文章を書く際に、"コーヒーを飲みながら本を読む"という表現をすることもありますが、コーヒーに口をつけるときは、手にしていた本をいったん伏せて置きます。
カップにふれたときに指先に伝わる温もりや、照明を反射して光るコーヒーの表面、そして香りと味わい。
それら全てと、本から受けとる感覚を、同時に受容することが、わたしには難しいのです。

そんなふうにして読むので、一冊の本を読み終えるのに時間がかかります。
漫画なら、絵もことばも味わうので、より読むスピードは落ちますし、一度読んだだけでは全てを把握しきれず、読み終えてすぐの再読が必須。
漫画に関しては、人物の表情に感情を揺さぶられて、思いを同期させることが多く、ひとつのコマを長い間見つめるときもあります。


音楽を聴くときは、まぶたを閉じます。
音は聴くもの、なのですが、見えるものでもある。
なぜかそんな感覚があって、視界を遮断したほうが、ひとつひとつの音がくっきりと輪郭をあらわすように思えてなりません。
晴れている日よりも、曇っている日や雨降りの日の方が、音が深くまろやかに見えます。

音は、波。
さんずいからの連想で、水面に波紋が描かれるイメージがあるからなのか、音楽を聴いているとき、鼓膜の震えを通して、血液や細胞液にさざなみが立つ様子を思い浮かべることもあります。

何をするにしても、五感全部を使って、味わいたいと思ってしまう。
思ってしまうというよりも、思う前から、すでにそうした仕様だったと言うべきでしょうか。

自分自身のそうした特徴を、長い間、欠点だと捉えてきました。
要領よく、ということができなくて、今どきの言葉で表すならば、タイムパフォーマンスが悪い、ともいえます。
ゆったりとしたペースでしか物事を進められず、丁寧さを評価されることもあるけれど、「もう少し適当で良いよ」と言われることもしばしば。

受けとる感覚の豊かさに、疲れを覚えることも多々あり、一日のうちに用事をいくつもこなせず、人並みに動けない自分自身に、焦りを感じることもありました。

けれど、この頃ようやく、それでも良いのかな、と思えるようになっていることに気がつきました。
"世界の見え方は、人によって違う"
知識として持っていただけのこのことばを、確かな実感として感じられるようになってきたからです。

テンポよく歩いて、たくさんの景色にふれるほうが楽しい、という人もいれば、ゆっくりと歩みを進めて、足元に咲く花をじっくりと見つめるほうが心が満たされる、という人もいる。

そのどちらが優れているのか、という問いに意味はなく、ただ、その人の体と心の感覚にしっくりと合うほうを選ぶのが大切なのだ、ということ。
見える世界が違ったとしても、どちらかが正解で、どちらかが間違い、ということでもない。
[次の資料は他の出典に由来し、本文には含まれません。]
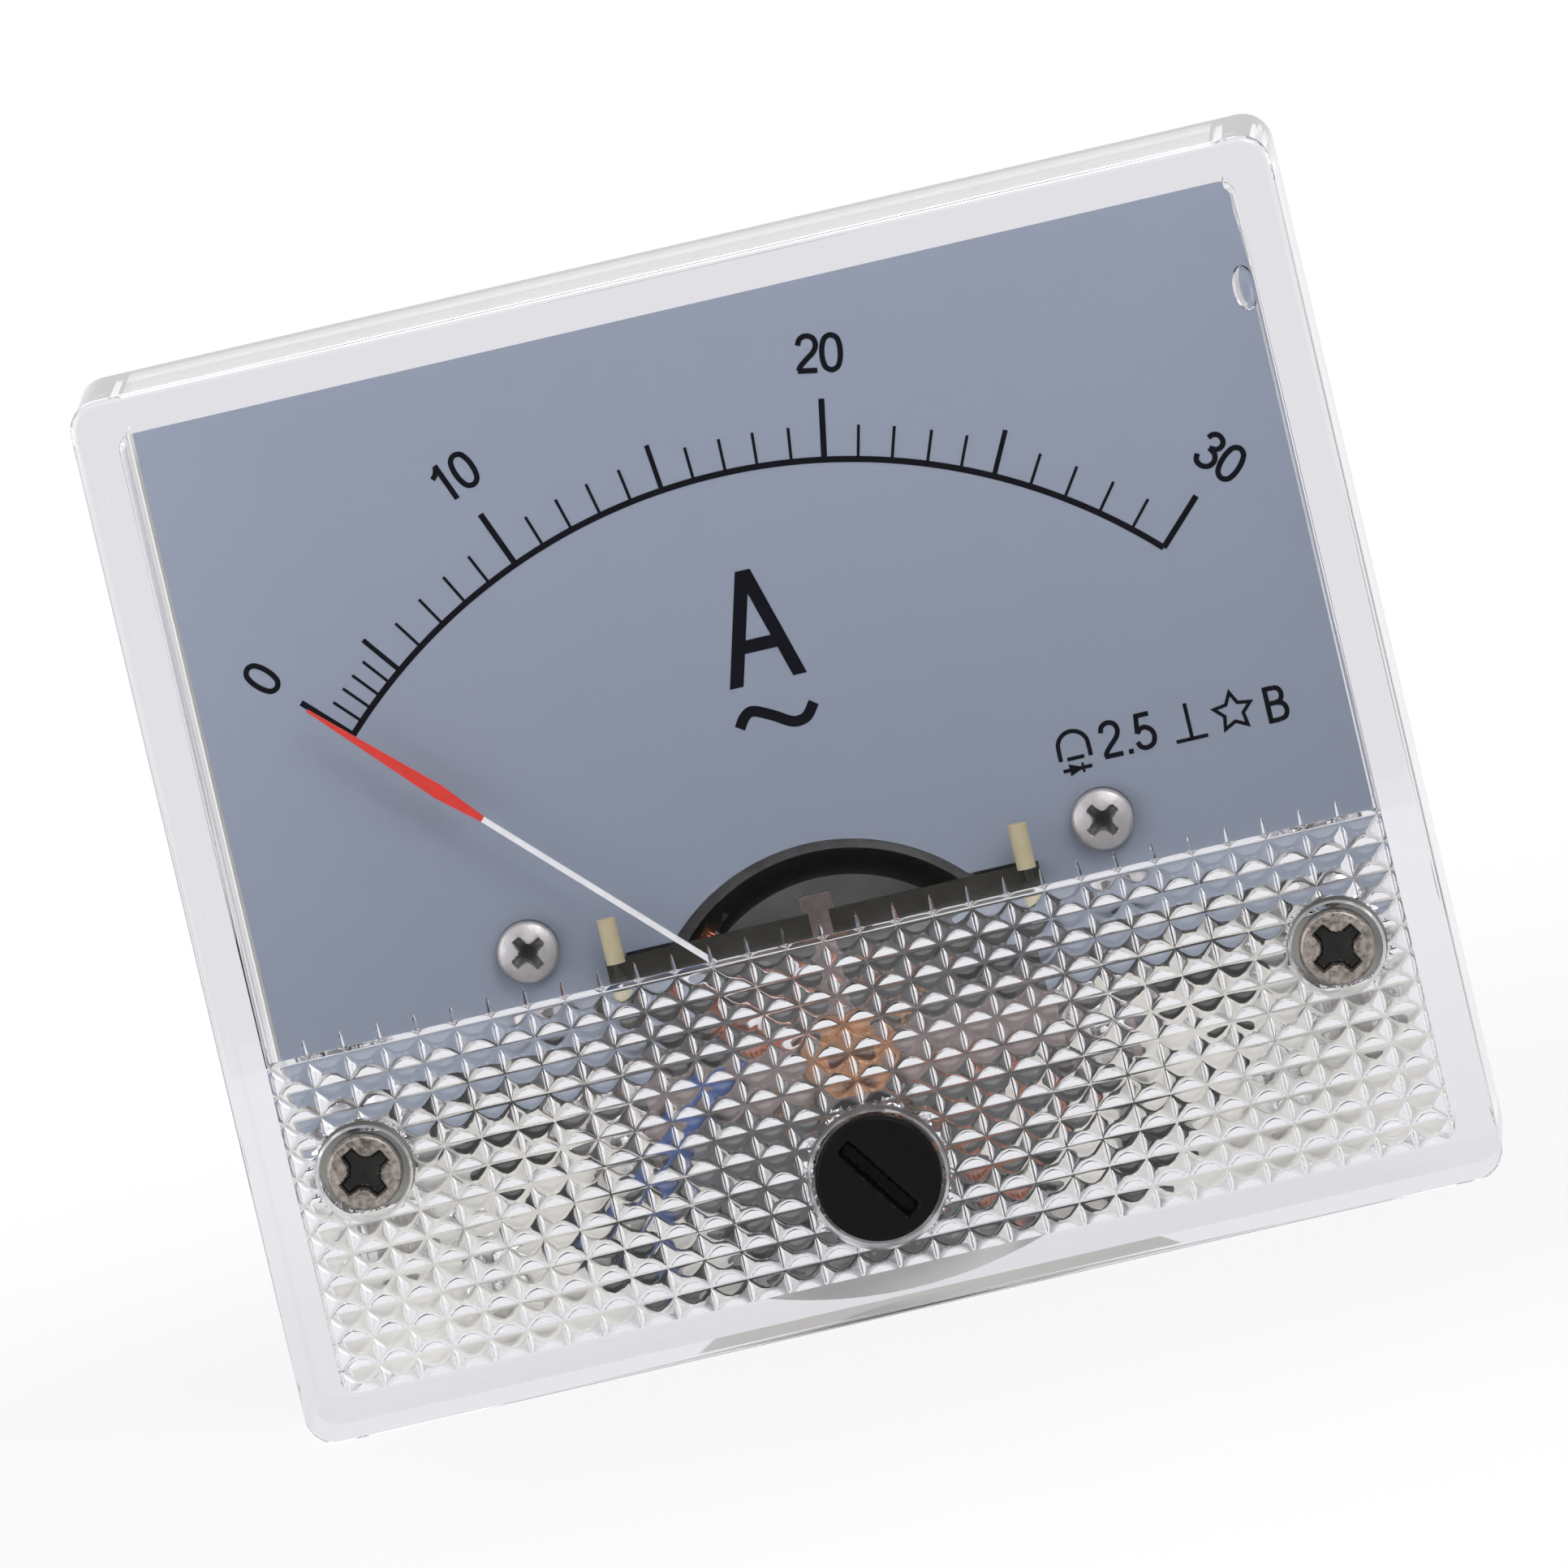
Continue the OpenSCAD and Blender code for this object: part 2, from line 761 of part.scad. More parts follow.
module front_jewel_screw() {
    jewel_screw(front_screw_back, front_screw_len, -1);
}

module rear_jewel_screw() {
    jewel_screw(rear_screw_front, rear_screw_len, 1);
}

module front_jewel() {
    jewel(front_screw_back, -1);
}

module rear_jewel() {
    jewel(rear_screw_front, 1);
}

module locknut(y0) {
    color([0.8, 0.66, 0.35])
        difference() {
            hex_rod(locknut_af, y0, y0 + locknut_t, 0, pivot_z);
            rod(jewel_screw_d + 2 * fit, y0 - eps, y0 + locknut_t + eps, 0, pivot_z);
        }
}

module front_locknut() {
    locknut(lever_front - seat_gap - locknut_t);
}

module rear_locknut() {
    locknut(holder_back);
}

// ---- pointer stops ----

// folded strip across the movement, with a wire standing up at each end
module stop_bracket() {
    strip_h = strip_high - strip_low;
    tab_w = strip_tab_out - strip_tab_in;
    foot_front = stop_y - sleeve_d / 2;
    wire_z = strip_low + stop_foot_h / 2;
    color([0.42, 0.4, 0.28])
        union() {
            translate([-strip_end, strip_front, strip_low])
                cube([2 * strip_end, strip_back - strip_front, strip_h]);
            for (side = [-1, 1]) {
                translate([side * (strip_tab_in + tab_w / 2) - tab_w / 2, strip_front, strip_low])
                    cube([tab_w, frame_front - strip_front, strip_h - strip_tab_trim]);
                translate([side * stop_x - stop_foot_w / 2, foot_front, strip_low])
                    cube([stop_foot_w, strip_back - foot_front, stop_foot_h]);
                translate([side * stop_x, stop_y, wire_z])
                    cylinder(d = stop_wire_d, h = pivot_z + stop_top_rise - stop_wire_bare - wire_z);
            }
        }
}

module stop_sleeves() {
    color([0.86, 0.8, 0.58])
        pair(stop_x)
            translate([0, stop_y, pivot_z + stop_top_rise - sleeve_len])
                difference() {
                    cylinder(d = sleeve_d, h = sleeve_len);
                    translate([0, 0, -eps])
                        cylinder(d = stop_wire_d + 2 * fit, h = sleeve_len + 2 * eps);
                }
}

// ---- moving element ----

module coil_box(half, w, y0, y1) {
    translate([-w / 2, y0, -half])
        cube([w, y1 - y0, 2 * half]);
}

module coil_former() {
    color([0.75, 0.76, 0.78])
        at_pivot(-sweep)
            difference() {
                coil_box(former_out, former_w, former_front, former_back);
                coil_box(former_in, former_w + 1, magnet_front - end_gap, magnet_back + end_gap);
            }
}

module coil_winding() {
    color([0.72, 0.33, 0.16])
        at_pivot(-sweep)
            difference() {
                coil_box(winding_out, winding_w, winding_front, winding_back);
                coil_box(former_out, winding_w + 1, former_front, former_back);
            }
}

// a staff on the coil's end at y = foot, pointing along way to its tip
module staff(foot, tip, way) {
    shoulder = tip - way * (tip_len + tip_neck);
    neck = tip - way * tip_len;
    disc = foot + way * disc_t;
    color([0.75, 0.75, 0.77])
        union() {
            rod(disc_d, min(foot, disc), max(foot, disc), 0, pivot_z);
            rod(staff_d, min(foot, shoulder), max(foot, shoulder), 0, pivot_z);
            rod(tip_d, min(shoulder, neck), max(shoulder, neck), 0, pivot_z);
            if (way > 0)
                cone_rod(tip_d, tip_point_d, neck, tip, 0, pivot_z);
            else
                cone_rod(tip_point_d, tip_d, tip, neck, 0, pivot_z);
        }
}

module front_staff() {
    staff(winding_front, front_tip, -1);
}

module rear_staff() {
    staff(winding_back, rear_tip, 1);
}

module pointer() {
    color([0.9, 0.2, 0.15])
        at_pivot(-sweep)
            slab(pointer_front, pointer_back)
                difference() {
                    union() {
                        circle(d = cross_hub_d);
                        translate([-lance_w / 2, 0])
                            square([lance_w, spear_r + 1]);
                        polygon([[-lance_w / 2, spear_r], [lance_w / 2, spear_r],
                            [spear_w / 2, spear_wide_r], [spear_tip_w / 2, pointer_r],
                            [-spear_tip_w / 2, pointer_r], [-spear_w / 2, spear_wide_r]]);
                    }
                    circle(d = staff_d + 2 * fit);
                }
}

module balance_cross() {
    color([0.8, 0.66, 0.35])
        difference() {
            union() {
                rod(cross_hub_d, cross_y - cross_hub_t / 2, cross_y + cross_hub_t / 2, 0, pivot_z);
                for (turn = [90, 180, 270])
                    at_pivot(turn - sweep)
                        translate([0, cross_y, 0])
                            cylinder(d = arm_d, h = arm_r);
            }
            rod(staff_d + 2 * fit, cross_y - cross_hub_t, cross_y + cross_hub_t, 0, pivot_z);
        }
}

// turn, diameter and length of each weight: the tail's balances the pointer
module balance_weights() {
    color([0.8, 0.66, 0.35])
        for (w = [[90, weight_d, weight_len], [180, tail_weight_d, tail_weight_len],
                [270, weight_d, weight_len]])
            at_pivot(w[0] - sweep)
                translate([0, cross_y, weight_r - w[2] / 2])
                    difference() {
                        cylinder(d = w[1], h = w[2]);
                        translate([0, 0, -eps])
                            cylinder(d = arm_d + 2 * fit, h = w[2] + 2 * eps);
                    }
}

module front_hairspring() {
    color([0.7, 0.45, 0.2])
        spiral_strip(front_spring_y);
}

module rear_hairspring() {
    color([0.7, 0.45, 0.2])
        spiral_strip(rear_spring_y);
}

// a tab above the spring's outer end, its foot flat on the holder
module rear_spring_anchor() {
    low = spring_out + spring_t / 2 + fit;
    color([0.8, 0.66, 0.35])
        at_pivot()
            union() {
                translate([-spring_tab_w / 2, rear_spring_y - spring_h, low])
                    cube([spring_tab_w, holder_rim_back - rear_spring_y + spring_h, spring_tab_t]);
                translate([-spring_tab_w / 2, holder_rim_back - spring_tab_t, low])
                    cube([spring_tab_w, spring_tab_t, anchor_foot]);
            }
}

// ---- zero adjustment ----

module zero_lever() {
    fork_low = -lever_pin_r - crank - fork_slot_h / 2;
    tab_low = spring_out + spring_t / 2 + fit;
    color([0.78, 0.7, 0.68])
        at_pivot()
            union() {
                slab(lever_front, lever_back)
                    difference() {
                        union() {
                            circle(d = lever_ring_d);
                            translate([-lever_arm_w / 2, 0])
                                square([lever_arm_w, lever_top_r]);
                            translate([-lever_top_w / 2, lever_top_r - lever_top_h])
                                square([lever_top_w, lever_top_h]);
                            translate([-lever_fork_w / 2, fork_low])
                                square([lever_fork_w, -fork_low]);
                        }
                        circle(d = jewel_screw_d + 2 * run);
                        translate([-fork_slot_w / 2, fork_low - eps])
                            square([fork_slot_w, fork_slot_h + crank + eps]);
                    }
                translate([-spring_tab_w / 2, lever_back - eps, tab_low])
                    cube([spring_tab_w, front_spring_y + spring_h - lever_back + eps,
                        spring_tab_t]);
            }
}

module zero_adjuster() {
    color([0.08, 0.08, 0.08])
        translate([0, 0, adjuster_z])
            difference() {
                union() {
                    rod(adjuster_d, adjuster_sink - cover_depth, adjuster_seat);
                    rod(adjuster_neck_d, adjuster_seat - eps, adjuster_end);
                    cone_rod(adjuster_collar_d, adjuster_neck_d, adjuster_collar_front, adjuster_end);
                    rod(crank_pin_d, adjuster_end - eps, lever_back + seat_gap / 2, 0, crank);
                }
                translate([-adjuster_d / 2, adjuster_collar_front - 1, adjuster_split_low])
                    cube([adjuster_d, adjuster_collar_t + 1 + seat_gap, adjuster_split]);
                translate([0, adjuster_sink - cover_depth + adjuster_slot_depth / 2 - eps, 0])
                    rotate([0, slot_angle, 0])
                        cube([adjuster_slot_len, adjuster_slot_depth, adjuster_slot_w],
                            center = true);
            }
}

// ---- terminals and electrics ----

module terminal_studs() {
    seat = barrel_end - link_t;
    color([0.82, 0.68, 0.36])
        pair(stud_x)
            union() {
                hex_rod(stud_head_af, seat - stud_head_t, seat, 0, 0);
                rod(stud_d, seat - eps, barrel_len + stud_reach);
            }
}

module terminal_washer(y0) {
    difference() {
        rod(terminal_washer_d, y0, y0 + terminal_washer_t);
        rod(stud_d + 2 * slip, y0 - eps, y0 + terminal_washer_t + eps);
    }
}

module terminal_nut(y0) {
    difference() {
        hex_rod(terminal_nut_af, y0, y0 + terminal_nut_t, 0, 0);
        rod(stud_d + 2 * fit, y0 - eps, y0 + terminal_nut_t + eps);
    }
}

washer_a = barrel_len + terminal_boss_t;
nut_a = washer_a + terminal_washer_t;
washer_b = nut_a + terminal_nut_t;
lock_b = washer_b + terminal_washer_t;
nut_b = lock_b + lock_washer_t;

module terminal_washers() {
    color([0.82, 0.7, 0.4])
        pair(stud_x)
            for (y0 = [washer_a, washer_b])
                terminal_washer(y0);
}

module terminal_spring_washers() {
    color([0.6, 0.6, 0.6])
        pair(stud_x)
            difference() {
                rod(lock_washer_d, lock_b, nut_b);
                rod(stud_d + 2 * slip, lock_b - eps, nut_b + eps);
                translate([lock_washer_d / 2, (lock_b + nut_b) / 2, 0])
                    rotate([30, 0, 0])
                        cube([lock_washer_d, 3, 0.5], center = true);
            }
}

module terminal_nuts() {
    color([0.82, 0.68, 0.36])
        pair(stud_x)
            for (y0 = [nut_a, nut_b])
                terminal_nut(y0);
}

module primary_link() {
    seat = barrel_end - link_t;
    color([0.78, 0.42, 0.24])
        difference() {
            union() {
                for (side = [-1, 1]) {
                    rod(lug_d, seat, barrel_end, side * stud_x);
                    translate([side * (stud_x + link_leg_x) / 2, seat + link_t / 2, 0])
                        cube([stud_x - link_leg_x + link_t, link_t, link_w], center = true);
                    translate([side * link_leg_x, (transformer_y - link_t / 2 + barrel_end) / 2, 0])
                        cube([link_t, barrel_end - transformer_y + link_t / 2, link_w],
                            center = true);
                }
                translate([0, transformer_y, 0])
                    cube([2 * link_leg_x + link_t, link_t, link_w], center = true);
            }
            pair(stud_x)
                rod(stud_d + 2 * slip, seat - eps, barrel_end + eps);
        }
}

// ring about an axis along X at the transformer's middle
module x_ring(r_out, r_in, half) {
    translate([0, transformer_y, 0])
        rotate([0, 90, 0])
            difference() {
                cylinder(r = r_out, h = 2 * half, center = true);
                cylinder(r = r_in, h = 2 * half + 1, center = true);
            }
}

module transformer_core() {
    color([0.35, 0.36, 0.38])
        x_ring(winding_r - core_skin, winding_hole_r + core_skin, winding_x - core_skin);
}

module transformer_winding() {
    color([0.72, 0.33, 0.16])
        difference() {
            x_ring(winding_r, winding_hole_r, winding_x);
            x_ring(winding_r - core_skin, winding_hole_r + core_skin, winding_x - core_skin);
        }
}

module rectifier_board() {
    color([0.2, 0.42, 0.24])
        difference() {
            translate([-board_x, board_front, board_low])
                cube([2 * board_x, board_t, board_high - board_low]);
            pair(post_x)
                rod(board_screw_d + 2 * slip, board_front - eps, board_back + eps, 0, post_z);
        }
}

module board_screws() {
    color([0.7, 0.7, 0.68])
        pair(post_x)
            screw(board_screw_d, board_head_d, board_head_t, board_t + board_post - board_screw_inset,
                board_front, 0, post_z);
}

// an axial part on the board: a body along Z and two wires bent down to the board
module axial_part(d, len, reach) {
    centre_y = board_front - part_lift - d / 2;
    translate([0, centre_y, -len / 2])
        cylinder(d = d, h = len);
    translate([0, centre_y, -len / 2 - reach])
        cylinder(d = part_lead_d, h = len + 2 * reach);
    for (z = [-len / 2 - reach, len / 2 + reach])
        rod(part_lead_d, centre_y, board_front, 0, z);
}

module diodes() {
    color([0.12, 0.12, 0.12])
        for (k = [-1.5 : 1 : 1.5])
            translate([k * diode_pitch, 0, diode_z])
                axial_part(diode_d, diode_len, diode_reach);
}

module resistor() {
    color([0.35, 0.55, 0.7])
        translate([0, 0, resistor_z])
            rotate([0, 90, 0])
                axial_part(resistor_d, resistor_len, resistor_reach);
}

module winding_leads() {
    color([0.72, 0.33, 0.16])
        for (side = [-1, 1])
            lead([for (p = winding_route) [side * p[0], p[1], p[2]]], fine_lead_r);
}

module blue_lead() {
    color([0.12, 0.25, 0.65])
        lead(blue_route, lead_r);
}

module red_lead() {
    color([0.75, 0.1, 0.08])
        lead(red_route, lead_r);
}

front_cover();
base();
dial_plate();
dial_screws();
mounting_screws();
zero_adjuster();
zero_lever();
movement_frame();
frame_screws();
yoke_ring();
core_magnet();
magnet_holder();
front_bridge();
movement_screws();
front_jewel_screw();
front_jewel();
front_locknut();
rear_jewel_screw();
rear_jewel();
rear_locknut();
stop_bracket();
stop_sleeves();
coil_former();
coil_winding();
front_staff();
rear_staff();
pointer();
balance_cross();
balance_weights();
front_hairspring();
rear_hairspring();
rear_spring_anchor();
terminal_studs();
terminal_washers();
terminal_spring_washers();
terminal_nuts();
primary_link();
transformer_core();
transformer_winding();
rectifier_board();
board_screws();
diodes();
resistor();
winding_leads();
blue_lead();
red_lead();
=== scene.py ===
"""Looks of an analog panel ammeter: clear patterned cover, printed dial, movement, screws and terminals."""
import math

import bmesh
import bpy
import numpy as np
from mathutils import Matrix, Vector


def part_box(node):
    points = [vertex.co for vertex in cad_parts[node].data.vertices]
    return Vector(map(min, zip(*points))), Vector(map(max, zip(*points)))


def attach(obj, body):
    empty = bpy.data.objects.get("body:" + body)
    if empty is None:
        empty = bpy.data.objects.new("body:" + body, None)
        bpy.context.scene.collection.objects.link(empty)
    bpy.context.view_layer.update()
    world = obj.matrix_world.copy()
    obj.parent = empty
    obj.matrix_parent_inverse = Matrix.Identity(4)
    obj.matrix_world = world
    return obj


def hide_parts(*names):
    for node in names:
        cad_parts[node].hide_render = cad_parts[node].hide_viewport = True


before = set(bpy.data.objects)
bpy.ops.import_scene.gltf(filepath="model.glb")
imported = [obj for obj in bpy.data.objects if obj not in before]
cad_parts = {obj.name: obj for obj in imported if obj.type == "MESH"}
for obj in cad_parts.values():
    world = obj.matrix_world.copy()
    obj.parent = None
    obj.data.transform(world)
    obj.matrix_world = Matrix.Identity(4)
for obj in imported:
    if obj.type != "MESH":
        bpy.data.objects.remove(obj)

bl_info = {
    "name": "Panel Ammeter Looks",
    "version": (1, 0, 0),
    "blender": (4, 5, 0),
    "location": "3D View > Sidebar > Meter",
    "description": "Builds the visible pieces, finishes and stage of an analog panel ammeter",
    "category": "Add Mesh",
}

MM = 0.001


def box_mm(node):
    """Lowest and highest corner of a CAD node, in millimetres."""
    low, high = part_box(node)
    return np.array(low) / MM, np.array(high) / MM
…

わたしは、たくさんのことを一度にこなすことはできないけれど、ひとつのことに集中して、着実に行うことはできます。
それだけで充分で、その先を望むことは、自分で自分に負荷をかけることにしかならないということに、ようやく思い至りました。


月と雲と色彩の、わずかな間の動きを目にしただけで、その日いちにち、心の中に光が満ちている。

ささやかなことに、心を揺らされること。
ゆっくり、ひとつひとつのものごとに向き合うこと。

それはわたしの"芯"といえることだから、大切にしていきたいと思うのです。